I am a proud Zionist. What Israel has accomplished in many spheres — in agriculture, in hi-tech, in music and theatre, among others and, in particular, in providing refuge and home to Jews from Iraq, Yemen, the Former Soviet Union and dozens of other difficult and often menacing places — is breathtaking.

I am as well a disappointed Zionist, a troubled Zionist. There is no peace process. Israel’s incumbent government energetically pursues a settlement policy that will, before long, render a two-state solution impossible. Israel’s status — and stature — as an (imperfect) democracy is threatened by a Knesset cadre of Know Nothings with little regard for democratic norms, as also by the decidedly unholy alliance between religious zealots and the political echelon. Democracy and Jewish seems increasingly problematic. Nor was all this foreordained. Israel is in the unhappy place it is these days because flesh and blood human beings (Jews and Palestinians) have made catastrophic choices, again and again. Sovereignty, it turns out, comes with its own set of problems.

Ironically, Zionism offers solutions to some of sovereignty’s problems. For my “simple” Zionism, the essential Zionism, came in its mainstream expression with rich amendments, amendments that spoke not merely to statehood per se but to the nature of that statehood. Many of those amendments are contained and others implied in Israel’s Declaration of Independence, still others in the ample documentary history of Zionism. All these speak, and eloquently, to the two commitments of the Jewish people — a commitment to the particular structure and interests of the Jews and a commitment to the universalist ideology of the Jews. These days, the insistent motto of the State is “Never Again.” But “never again” tells us only what to avoid; it does not tell us what to embrace. Zionism — humane, liberal, pragmatic Zionism — does.

So my battered Zionism remains intact. As against those who want to move beyond Zionism, I believe that to recite Kaddish for Zionism is politically premature and morally spineless. I am a Zionist because Israel is the most important project of the Jewish people in my lifetime, and I will do what I can to help make it work, no matter the odds. And what seems to me needed to make it work is a revival of Zionism’s earlier aspirations.

Plus: I know too many — not enough, but more than a few — people in Israel who see Zionism and Israel as I do, as an opportunity for the Jewish people to refute my father’s skepticism, to develop and embody a different kind of nationalism, and these comrades deserve to be embraced.
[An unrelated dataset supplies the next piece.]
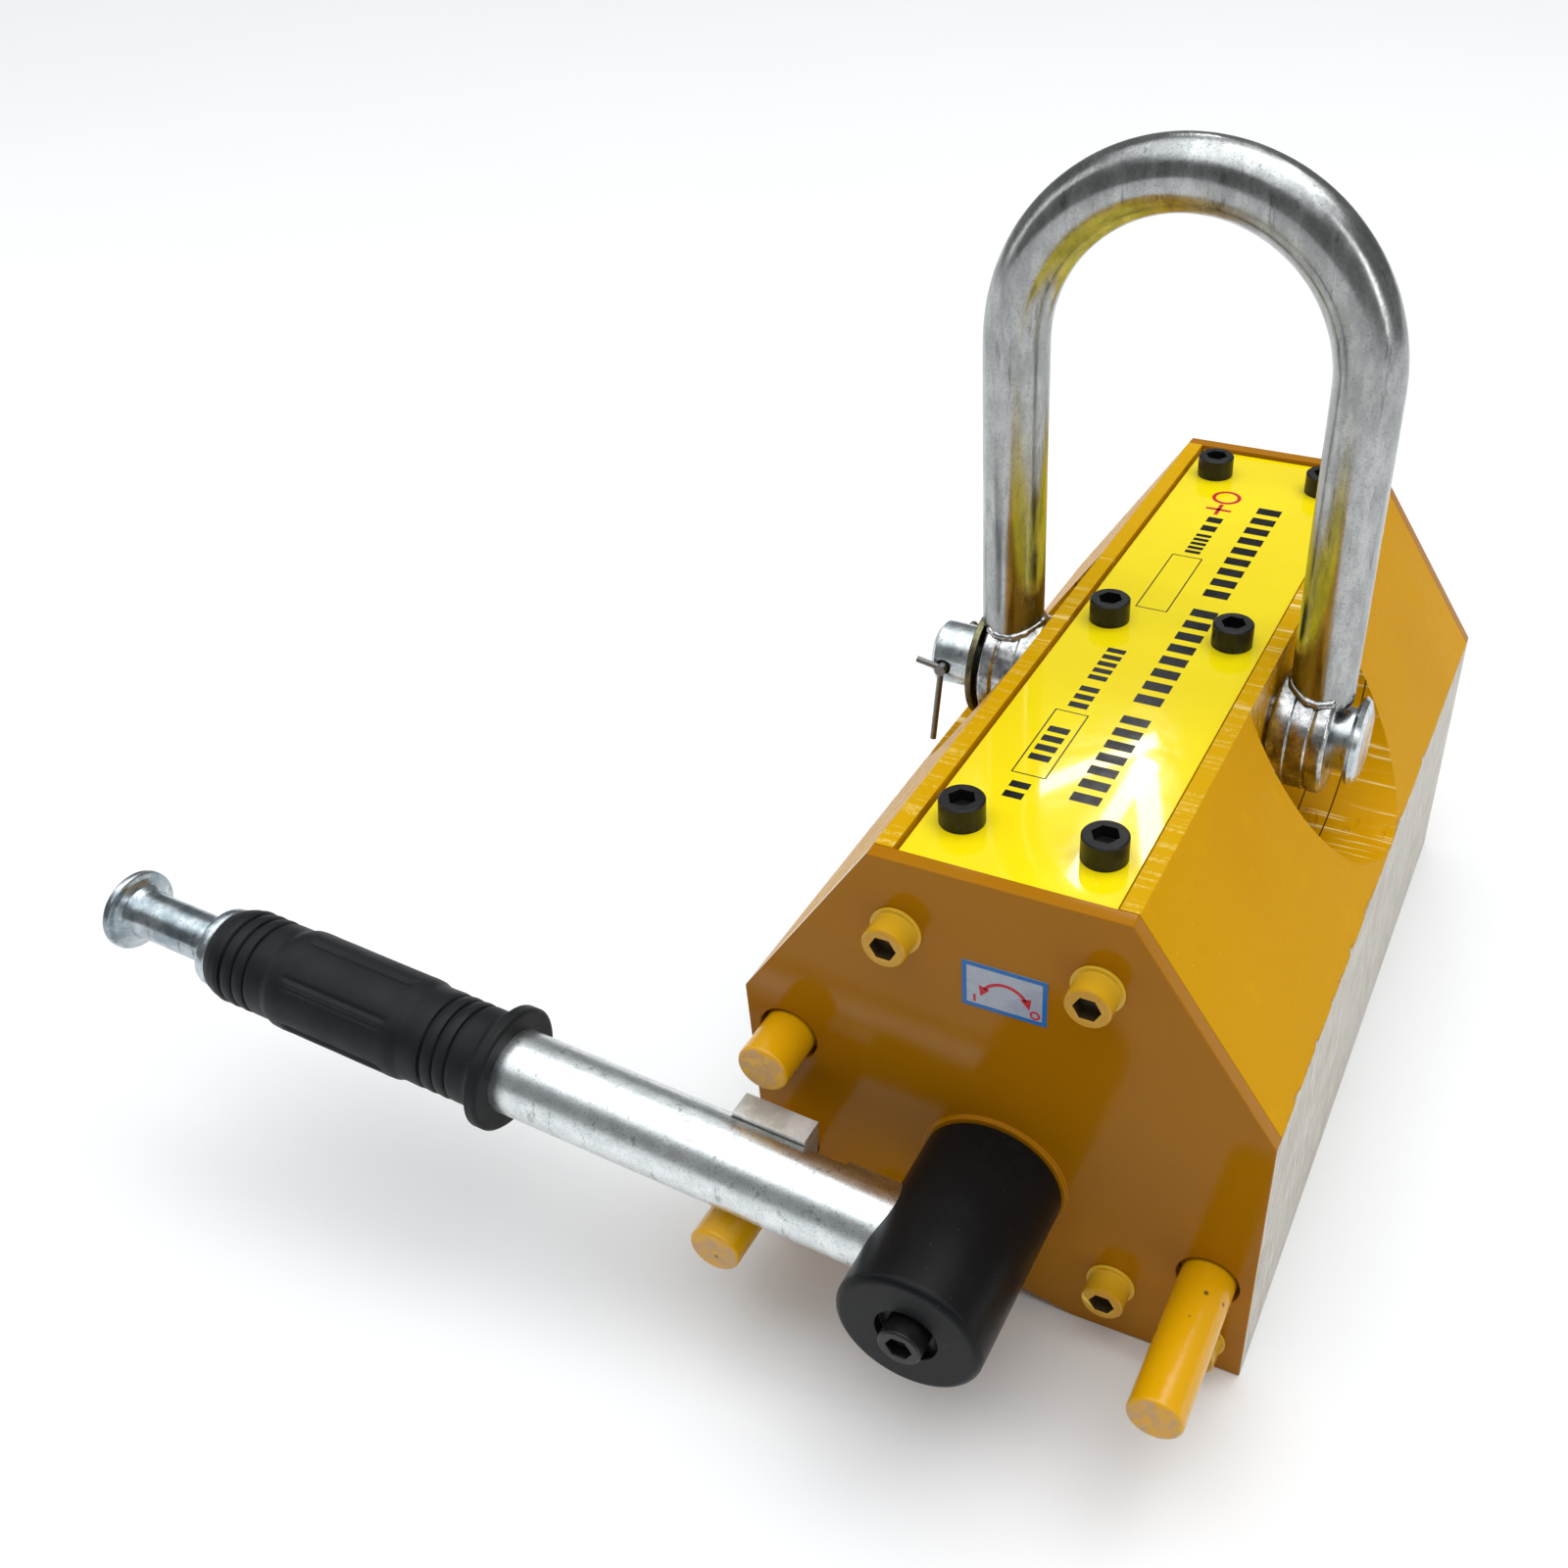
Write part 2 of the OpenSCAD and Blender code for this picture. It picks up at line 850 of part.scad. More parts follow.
module clevis_pin() {
    edge = 1.5;
    split_hole_r = 2.6;
    head_edge = 1.2;
    color(zinc)
        difference() {
            translate([0, 0, bow_pin_z])
                rotate([0, 90, 0])
                    rotate_extrude($fn = 96)
                        polygon([
                            [0, clevis_left], [clevis_r - edge, clevis_left],
                            [clevis_r, clevis_left + edge], [clevis_r, clevis_head_x],
                            [clevis_head_r - 0.8, clevis_head_x],
                            [clevis_head_r, clevis_head_x + head_edge],
                            [clevis_head_r - 1, clevis_head_x + clevis_head_t - head_edge],
                            [clevis_head_r - 4, clevis_head_x + clevis_head_t],
                            [0, clevis_head_x + clevis_head_t]
                        ]);
            rod_y(split_x, bow_pin_z, split_hole_r, -2 * clevis_r, 4 * clevis_r);
        }
}

module clevis_washer() {
    outer_r = 18.6;
    washer_x = bow_shift - eye_in - eye_w - clevis_washer_gap - clevis_washer_t;
    color(zinc)
        difference() {
            rod_x(washer_x, clevis_washer_t, outer_r, 0, bow_pin_z);
            rod_x(washer_x - through, clevis_washer_t + 2 * through, clevis_r + slack,
                0, bow_pin_z);
        }
}

// straight wire from a to b
module wire(a, b, r) {
    v = b - a;
    len = norm(v);
    translate(a)
        rotate([0, acos(v[2] / len), atan2(v[1], v[0])])
            cylinder(r = r, h = len);
}

// a ring, two legs side by side through the clevis pin, and the legs bent apart
module split_pin() {
    wire_r = 1.05;
    shank_r = 1.9;
    front = -clevis_r - 1.6;
    back = clevis_r + 1;
    loop_r = 3;
    color(steel)
        translate([split_x, 0, bow_pin_z]) {
            rod_y(0, 0, shank_r, front - 1.3, back - front + 1.6);
            translate([0, back + loop_r, 0])
                rotate([0, 90, 0])
                    rotate_extrude()
                        translate([loop_r, 0])
                            circle(r = wire_r);
            wire([0, front, -0.2], [-2.4, front - 2.6, -27], wire_r);
            wire([0, front, 0.5], [-8.5, front - 0.8, 2.6], wire_r);
        }
}

left_pole();
right_pole();
bottom_spacer();
stator_magnets();
stator_block();
front_end_plate();
rear_end_plate();
front_bush();
rear_bush();
front_plate_screws();
front_screw_washers();
rear_plate_screws();
rear_screw_washers();
cover_plate();
cover_screws();
long_stop_pins();
lock_pin();
direction_label();
rotor_poles();
rotor_magnets();
front_shaft();
rear_shaft();
rotor_cap_screws();
hub_key();
hub();
hub_bolt();
handle_tube();
tube_collar();
grip();
spring_seat();
latch_spring();
push_rod();
latch_block();
bow_bar();
bow_eyes();
clevis_pin();
clevis_washer();
split_pin();
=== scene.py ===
import json
import math

import bmesh
import bpy
from mathutils import Matrix, Quaternion, Vector, noise

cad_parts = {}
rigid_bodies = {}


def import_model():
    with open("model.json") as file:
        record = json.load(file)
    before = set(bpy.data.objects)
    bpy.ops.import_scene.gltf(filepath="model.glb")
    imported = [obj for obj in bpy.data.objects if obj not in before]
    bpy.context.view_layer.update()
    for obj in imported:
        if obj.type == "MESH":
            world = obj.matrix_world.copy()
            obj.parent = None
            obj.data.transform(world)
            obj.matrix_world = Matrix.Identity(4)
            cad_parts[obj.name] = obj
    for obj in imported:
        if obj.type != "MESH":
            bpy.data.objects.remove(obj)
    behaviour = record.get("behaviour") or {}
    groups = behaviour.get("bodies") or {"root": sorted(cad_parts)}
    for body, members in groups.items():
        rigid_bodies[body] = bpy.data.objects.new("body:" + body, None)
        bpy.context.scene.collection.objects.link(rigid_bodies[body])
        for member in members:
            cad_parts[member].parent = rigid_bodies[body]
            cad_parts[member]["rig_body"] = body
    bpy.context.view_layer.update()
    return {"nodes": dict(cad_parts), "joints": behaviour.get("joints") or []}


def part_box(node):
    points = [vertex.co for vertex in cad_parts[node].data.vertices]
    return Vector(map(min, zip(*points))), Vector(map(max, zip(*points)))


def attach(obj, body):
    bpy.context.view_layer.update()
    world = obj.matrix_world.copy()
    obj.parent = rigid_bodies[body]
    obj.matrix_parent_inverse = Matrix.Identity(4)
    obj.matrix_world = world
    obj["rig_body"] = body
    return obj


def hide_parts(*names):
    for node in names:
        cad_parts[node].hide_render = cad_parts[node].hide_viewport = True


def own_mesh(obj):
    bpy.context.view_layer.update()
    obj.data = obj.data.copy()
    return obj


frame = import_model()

NODES = frame["nodes"]
JOINTS = {j["name"]: j for j in frame["joints"]}
MM = 0.001

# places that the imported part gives
PLATE_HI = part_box("front_end_plate")[1]
HALF_W = PLATE_HI.x
BODY_H = PLATE_HI.z
HALF_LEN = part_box("rear_end_plate")[1].y
COVER_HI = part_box("cover_plate")[1]
ROTOR_Z = JOINTS["handle_turn"]["pos_m"][2]
PIN_Z = JOINTS["bow_swing"]["pos_m"][2]
HANDLE_DIR = -Vector(JOINTS["latch_slide"]["axis"]).normalized()
HANDLE_Y = (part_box("push_rod")[0].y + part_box("push_rod")[1].y) / 2
HANDLE_AT = Vector((0, HANDLE_Y, ROTOR_Z))
HANDLE_UP = HANDLE_DIR.cross(Vector((0, 1, 0))).normalized()
if HANDLE_UP.z < 0:
    HANDLE_UP = -HANDLE_UP
BOW_LO, BOW_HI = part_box("bow_bar")
BOW_X = (BOW_LO.x + BOW_HI.x) / 2
BAR_R = (BOW_HI.y - BOW_LO.y) / 2
LEG_X = BOW_HI.x - BOW_X - BAR_R
LEG_H = BOW_HI.z - PIN_Z - LEG_X - BAR_R
EYE_LO, EYE_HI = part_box("bow_eyes")
EYE_R = (EYE_HI.y - EYE_LO.y) / 2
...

The revival of a humane and pragmatic Zionism has immediate political implications: Here in America, we contribute more to Israel’s safety and to our own sense of dignity if we let go of the excuses and alibis, put an end to the tradition of endorsing every benighted action of the Israeli government, speak truth to power as best we can and speak truth to our fellow Jews as surely we are able to. In Israel, fatigue cannot be permitted to cripple nor futility be allowed to smother determined, sustained, vocal and visible truth-telling. To speak truth means to assert, again and again, that the settlement enterprise endangers the safety and security of the Jewish State. It means explaining, again and again, that the conventional alibi that Israel has no partner for peace is not persuasive despite its endless repetition, and is in any case not more true than that the Palestinians also do not have a partner for peace, so jingoistic has Israel’s government become.
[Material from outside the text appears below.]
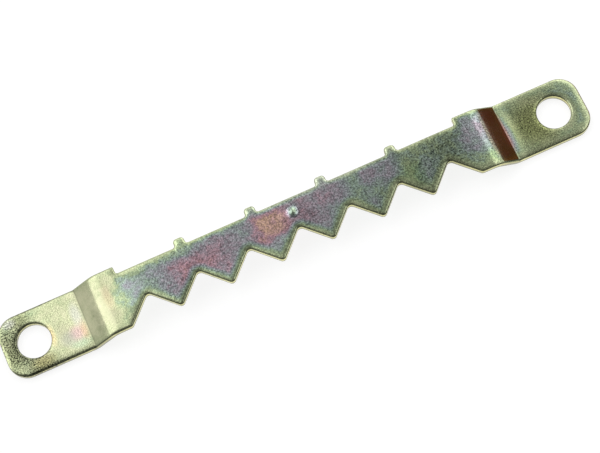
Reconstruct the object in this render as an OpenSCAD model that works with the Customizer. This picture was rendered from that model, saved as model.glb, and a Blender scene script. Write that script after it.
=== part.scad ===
// Sawtooth picture hanger: one strip of sheet steel, blanked and pressed in one go.
// Two flat tabs lie on the back of the picture frame and take a screw each. Between
// them the bar stands off the frame on two offset bends, and its toothed lower edge
// hangs on a nail. X runs along the strip, Y up the wall, with the teeth towards -Y,
// and Z out of the frame. The origin is midway between the screw holes, on the frame.

/* [Strip] */
// Length of the strip, end to end
strip_l = 76.2; // [70:0.1:90]
// Width of the strip, from the tooth tips to the upper edge
strip_w = 7.8; // [7.4:0.1:10]
// Thickness of the sheet
sheet_t = 0.9; // [0.6:0.05:1.2]
// Radius of the four corners at the strip's ends
end_r = 2.4; // [0.5:0.1:3]

/* [Screw tabs] */
// Length of each flat tab, from its end to the start of the bend
tab_l = 10.2; // [9:0.1:11]
// Distance from the strip's end to the middle of the screw hole
hole_inset = 3.9; // [3.4:0.1:4.8]
// Shank diameter of the screw that the tabs take
screw_d = 3.5; // [2.5:0.1:4]
// How much wider than the screw its hole is
screw_clearance = 0.7; // [0.2:0.1:1]

/* [Offset bends] */
// How far the back of the bar stands off the frame
bar_lift = 2.1; // [1.8:0.05:3]
// Steepness of the sloping webs between the tabs and the bar
web_angle = 38; // [32:1:46]
// Inner radius of the bends at the tabs, a tight fold in the face
tab_bend_r = 0.4; // [0.2:0.05:1.2]
// Inner radius of the bends at the bar, which leave its face softly rounded
bar_bend_r = 1.4; // [0.5:0.1:1.6]

/* [Teeth] */
// Number of notches along the lower edge
notch_count = 7; // [1:2:7]
// Distance from one notch to the next
notch_pitch = 6.55; // [5.5:0.05:6.7]
// Angle that a notch opens to
notch_angle = 90; // [84:1:110]
// Radius at the tip of each tooth
tip_r = 0.5; // [0.2:0.05:0.8]
// Radius in the root of each notch
root_r = 0.55; // [0.2:0.05:0.9]
// Radius where the end notches meet the straight lower edge
shoulder_r = 0.5; // [0.2:0.05:0.8]

/* [Upper edge] */
// Length of the lowered stretch of the upper edge
relief_l = 44.4; // [40:0.1:46]
// How far that stretch is lowered, and so the height of its nubs
relief_h = 1; // [0.8:0.05:1.3]
// Number of nubs left standing on it
nub_count = 4; // [0:1:4]
// Distance from one nub to the next
nub_pitch = 9.2; // [6:0.1:11]
// Width of a nub
nub_w = 1.4; // [1:0.1:2]
// Radius of a nub's upper corners
nub_r = 0.35; // [0.1:0.05:0.4]
// Radius in the inner corners beside the nubs and at the ends of the stretch
fillet_r = 0.35; // [0.1:0.05:0.4]
// Radius of the outer corners at the ends of the stretch
step_r = 0.2; // [0.1:0.05:0.35]

/* [Centre dimple] */
// Diameter of the raised dimple that marks the middle notch
dimple_d = 1.4; // [1:0.1:1.8]
// Height of the dimple
dimple_h = 0.3; // [0.1:0.05:0.5]
// Distance from the bar's upper edge down to the middle of the dimple
dimple_drop = 1.85; // [1.2:0.05:2.4]
// Diameter of the pit that the punch leaves behind the dimple
pit_d = 1.1; // [0.6:0.1:1.4]
// Depth of that pit
pit_depth = 0.35; // [0.1:0.05:0.4]

/* [Hidden] */
// Facets in a full circle
$fn = 96;
// How far a cutting shape runs past what it cuts
overrun = 1;
// How far a round's shape reaches back past its corner, so that it cuts or joins cleanly
bite = 0.25;
// The turn at a square corner
square_corner = 90;
// Directions in a drawing, as turns from the one that points right
up_right = 45;
upward = 90;
up_left = 135;
down_left = 225;
downward = 270;
down_right = 315;

end_x = strip_l / 2;
edge_y = strip_w / 2;
hole_d = screw_d + screw_clearance;
hole_x = end_x - hole_inset;

// Side view: where the bends start, and the flat length of the web between them
bends_r = tab_bend_r + sheet_t + bar_bend_r;
web_l = (bar_lift - bends_r * (1 - cos(web_angle))) / sin(web_angle);
tab_bend_x = end_x - tab_l;
bar_bend_x = tab_bend_x - bends_r * sin(web_angle) - web_l * cos(web_angle);
tab_bend_centre = [tab_bend_x, sheet_t + tab_bend_r];
bar_bend_centre = [bar_bend_x, bar_lift - bar_bend_r];

// Plan: the notches' flanks meet at sharp tips below the edge, and at sharp roots
tip_overshoot = tip_r / sin(notch_angle / 2) - tip_r;
sharp_tip_y = -edge_y - tip_overshoot;
sharp_root_y = sharp_tip_y + notch_pitch / 2 / tan(notch_angle / 2);
shoulder_reach = (sharp_root_y + edge_y) * tan(notch_angle / 2);
shoulder_corner = square_corner + notch_angle / 2;
root_xs = [for (i = [0 : notch_count - 1]) (i - (notch_count - 1) / 2) * notch_pitch];
tip_xs = [for (i = [1 : 1 : notch_count - 1]) (i - notch_count / 2) * notch_pitch];
shoulder_x = root_xs[notch_count - 1] + shoulder_reach;

step_x = relief_l / 2;
bar_edge_y = edge_y - relief_h;
nub_xs = [for (i = [0 : 1 : nub_count - 1]) (i - (nub_count - 1) / 2) * nub_pitch];

bar_front_z = bar_lift + sheet_t;
dimple_y = bar_edge_y - dimple_drop;
mid_sheet_z = bar_lift + sheet_t / 2;

// Radius of the ball whose cap has this diameter and height
function cap_r(d, h) = (d * d / 4 + h * h) / (2 * h);

// What a round of radius r takes off a sharp corner, or fills into one. The corner
// is at the point given, it opens by `corner`, and its middle line runs towards `aim`.
// The shape starts a bite behind the corner, in the open beside it or in the metal.
module round_at(point, aim, corner, r) {
    reach = r / tan(corner / 2);
    centre_x = r / sin(corner / 2);
    touch_x = reach * cos(corner / 2);
    touch_y = reach * sin(corner / 2);
    translate(point)
        rotate(aim)
            difference() {
                polygon([[-bite, 0], [touch_x, -touch_y], [centre_x, 0], [touch_x, touch_y]]);
                translate([centre_x, 0])
                    circle(r);
            }
}

// The same shape on both halves of the strip
module both_sides() {
    children();
    mirror([1, 0])
        children();
}

// One half of the side view, with a straight chord across each bend. It runs past the
// strip's end.
module half_section() {
    across_web = [sin(web_angle), cos(web_angle)];
    polygon([
        [0, bar_lift],
        [bar_bend_x, bar_lift],
        bar_bend_centre + bar_bend_r * across_web,
        tab_bend_centre - (tab_bend_r + sheet_t) * across_web,
        [tab_bend_x, 0],
        [end_x + overrun, 0],
        [end_x + overrun, sheet_t],
        [tab_bend_x, sheet_t],
        tab_bend_centre - tab_bend_r * across_web,
        bar_bend_centre + (bar_bend_r + sheet_t) * across_web,
        [bar_bend_x, bar_front_z],
        [0, bar_front_z]
    ]);
}

// The slice of a bend's disc of radius r that ends at its arc. The slice's tip is on
// the bend's middle line, `tip_r` from the centre, and its sides pass through the
// arc's ends.
module bend_slice(r, tip_r, aim) {
    past_arc = 3;
    side_x = past_arc * (r * cos(web_angle / 2) - tip_r);
    side_y = past_arc * r * sin(web_angle / 2);
    intersection() {
        circle(r);
        rotate(aim)
            polygon([[tip_r, 0], [tip_r + side_x, -side_y], [tip_r + side_x, side_y]]);
    }
}

// Side view of the strip: flat tabs, two offset bends, raised bar. Each bend is
// bulged out on its outer side, from the middle of the sheet, and hollowed inside.
module section() {
    bar_aim = upward - web_angle / 2;
    tab_aim = downward - web_angle / 2;
    difference() {
        both_sides() {
            half_section();
            translate(bar_bend_centre)
                bend_slice(bar_bend_r + sheet_t, bar_bend_r + sheet_t / 2, bar_aim);
            translate(tab_bend_centre)
                bend_slice(tab_bend_r + sheet_t, tab_bend_r + sheet_t / 2, tab_aim);
        }
        both_sides() {
            translate(bar_bend_centre)
                bend_slice(bar_bend_r, 0, bar_aim);
            translate(tab_bend_centre)
                bend_slice(tab_bend_r, 0, tab_aim);
        }
    }
}

// Plan of the strip with sharp corners: the upper edge from right to left, then the
// lower edge from left to right, down into each notch and out again
module sharp_blank() {
    polygon([
        [end_x, edge_y],
        [step_x, edge_y],
        [step_x, bar_edge_y],
        for (i = [nub_count - 1 : -1 : 0])
            each [
                [nub_xs[i] + nub_w / 2, bar_edge_y],
                [nub_xs[i] + nub_w / 2, edge_y],
                [nub_xs[i] - nub_w / 2, edge_y],
                [nub_xs[i] - nub_w / 2, bar_edge_y]
            ],
        [-step_x, bar_edge_y],
        [-step_x, edge_y],
        [-end_x, edge_y],
        [-end_x, -edge_y],
        [-shoulder_x, -edge_y],
        for (i = [0 : notch_count - 1])
            each [
                [root_xs[i], sharp_root_y],
                i < notch_count - 1 ? [tip_xs[i], sharp_tip_y] : [shoulder_x, -edge_y]
            ],
        [end_x, -edge_y]
    ]);
}

// The corners that stick out, each rounded off
module outer_rounds() {
    both_sides() {
        round_at([end_x, edge_y], down_left, square_corner, end_r);
        round_at([end_x, -edge_y], up_left, square_corner, end_r);
        round_at([step_x, edge_y], down_right, square_corner, step_r);
        round_at([shoulder_x, -edge_y], shoulder_corner / 2, shoulder_corner, shoulder_r);
    }
    for (x = tip_xs)
        round_at([x, sharp_tip_y], upward, notch_angle, tip_r);
    for (x = nub_xs)
        translate([x, 0])
            both_sides()
                round_at([nub_w / 2, edge_y], down_left, square_corner, nub_r);
}

// The corners that go in, each filled to a round
module inner_rounds() {
    both_sides()
        round_at([step_x, bar_edge_y], up_left, square_corner, fillet_r);
    for (x = root_xs)
        round_at([x, sharp_root_y], downward, notch_angle, root_r);
    for (x = nub_xs)
        translate([x, 0])
            both_sides()
                round_at([nub_w / 2, bar_edge_y], up_right, square_corner, fillet_r);
}

// Plan of the strip as the die cuts it, with its screw holes
module blank() {
    difference() {
        sharp_blank();
        outer_rounds();
        both_sides()
            translate([hole_x, 0])
                circle(d = hole_d);
    }
    inner_rounds();
}

// The bar's dimple, a cap of a ball that stands on the face
module dimple() {
    ball_r = cap_r(dimple_d, dimple_h);
    translate([0, dimple_y, 0])
        intersection() {
            translate([0, 0, bar_front_z + dimple_h - ball_r])
                sphere(ball_r);
            translate([0, 0, mid_sheet_z])
                cylinder(r = ball_r + overrun, h = ball_r);
        }
}

// The pit that the punch leaves in the back of the bar
module dimple_pit() {
    ball_r = cap_r(pit_d, pit_depth);
    translate([0, dimple_y, bar_lift + pit_depth - ball_r])
        sphere(ball_r);
}

// The whole hanger: the side view and the plan each cut the other to shape
module hanger_strip() {
    color("#a9ad86")
        difference() {
            union() {
                intersection() {
                    translate([0, edge_y + overrun, 0])
                        rotate([90, 0, 0])
                            linear_extrude(strip_w + tip_overshoot + 2 * overrun)
                                section();
                    translate([0, 0, -overrun])
                        linear_extrude(bar_front_z + 2 * overrun)
                            blank();
                }
                dimple();
            }
            dimple_pit();
        }
}

hanger_strip();
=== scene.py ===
# %% [markdown]
# # A sawtooth picture hanger
# The real hanger is one strip of sheet steel. A press cuts its outline, teeth and
# holes in one stroke, folds it twice at each end and pushes up a small dimple. It is
# then plated with zinc and dipped in a yellow chromate, whose thin film shimmers from
# pale yellow through green and blue to pink. This lesson takes the same steps: a flat
# outline, rounded corners, holes, a rolled edge, the folds, and then the finish.
# Sizes are in millimetres until the strip is handed over, and in metres from there,
# apart from the spots and marks of the finish, which stay in millimetres.

# %% Load the measured frame
import math
import bpy
import bmesh
from mathutils import Matrix, Vector
from mathutils.bvhtree import BVHTree


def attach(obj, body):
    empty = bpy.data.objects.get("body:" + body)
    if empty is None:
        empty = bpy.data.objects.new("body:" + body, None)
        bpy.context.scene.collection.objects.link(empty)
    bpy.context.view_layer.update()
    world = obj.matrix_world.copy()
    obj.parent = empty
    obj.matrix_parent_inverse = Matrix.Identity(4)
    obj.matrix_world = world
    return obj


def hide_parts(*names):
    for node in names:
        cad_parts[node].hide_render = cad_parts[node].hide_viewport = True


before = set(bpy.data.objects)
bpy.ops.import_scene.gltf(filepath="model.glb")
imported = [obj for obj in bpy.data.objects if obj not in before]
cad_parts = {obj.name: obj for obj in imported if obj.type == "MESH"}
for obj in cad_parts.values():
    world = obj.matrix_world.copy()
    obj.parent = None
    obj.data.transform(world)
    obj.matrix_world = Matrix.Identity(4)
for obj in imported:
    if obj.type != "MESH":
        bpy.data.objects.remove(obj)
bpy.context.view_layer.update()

# %% [markdown]
# ## The blank
# The press cuts the whole outline at once, so here it starts as one flat face with
# sharp corners, drawn in millimetres. It could be joined from a plate, triangles and
# small blocks, but their seams would have to be cleaned away again. One outline has
# none, and each kind of corner can then be rounded with its own radius. The flanks of
# the teeth stand at 45 degrees, so a notch is half as deep as it is wide. The sharp
# tips start a little below the lower edge, and come up to it when they are rounded.

# %% Sizes of the blank, in millimetres
strip_length, strip_width, thickness = 76.2, 7.8, 0.9
notch_count, notch_pitch = 7, 6.55
relief_length, relief_depth = 44.4, 1.0
nub_count, nub_pitch, nub_width = 4, 9.2, 1.4
end_radius, shoulder_radius, tip_radius, root_radius = 2.4, 0.5, 0.5, 0.55
nub_radius, fillet_radius, step_radius = 0.46, 0.35, 0.2

end_x, edge_y = strip_length / 2, strip_width / 2
step_x, bar_edge_y = relief_length / 2, edge_y - relief_depth
tip_y = -edge_y - tip_radius * (math.sqrt(2) - 1)
root_y = tip_y + notch_pitch / 2
root_xs = [(i - (notch_count - 1) / 2) * notch_pitch for i in range(notch_count)]
tip_xs = [(i + 1 - notch_count / 2) * notch_pitch for i in range(notch_count - 1)]
shoulder_x = root_xs[-1] + root_y + edge_y
nub_xs = [(i - (nub_count - 1) / 2) * nub_pitch for i in range(nub_count)]
print("notch roots at", [round(x, 2) for x in root_xs], "shoulder at", round(shoulder_x, 2))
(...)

The fact that Zionism these days appears to have been hijacked by expansionists and maximalists, that it too often reduces to thuggery, does not induce me, not for a minute, to abandon the effort. To the contrary: Because the effort is now faltering, because I still believe in the seriousness of the promises made in Israel’s Declaration of Independence, because I believe that a state that is both Jewish and democratic, no matter the evident tension in seeking to preserve and extend both those goals, is a worthy and urgent challenge, I remain — and will remain — engaged.

Tikkun olam — the pursuit of social justice — matters, and Jewish music matters, and Jewish literature, and Jewish prayer, and Jewish language and literacy, too. There are endless points of access to Jewishness. But once on the inside, it is cowardly to evade and avoid the issue of Israel — of its welfare, of its safety, of its rectitude.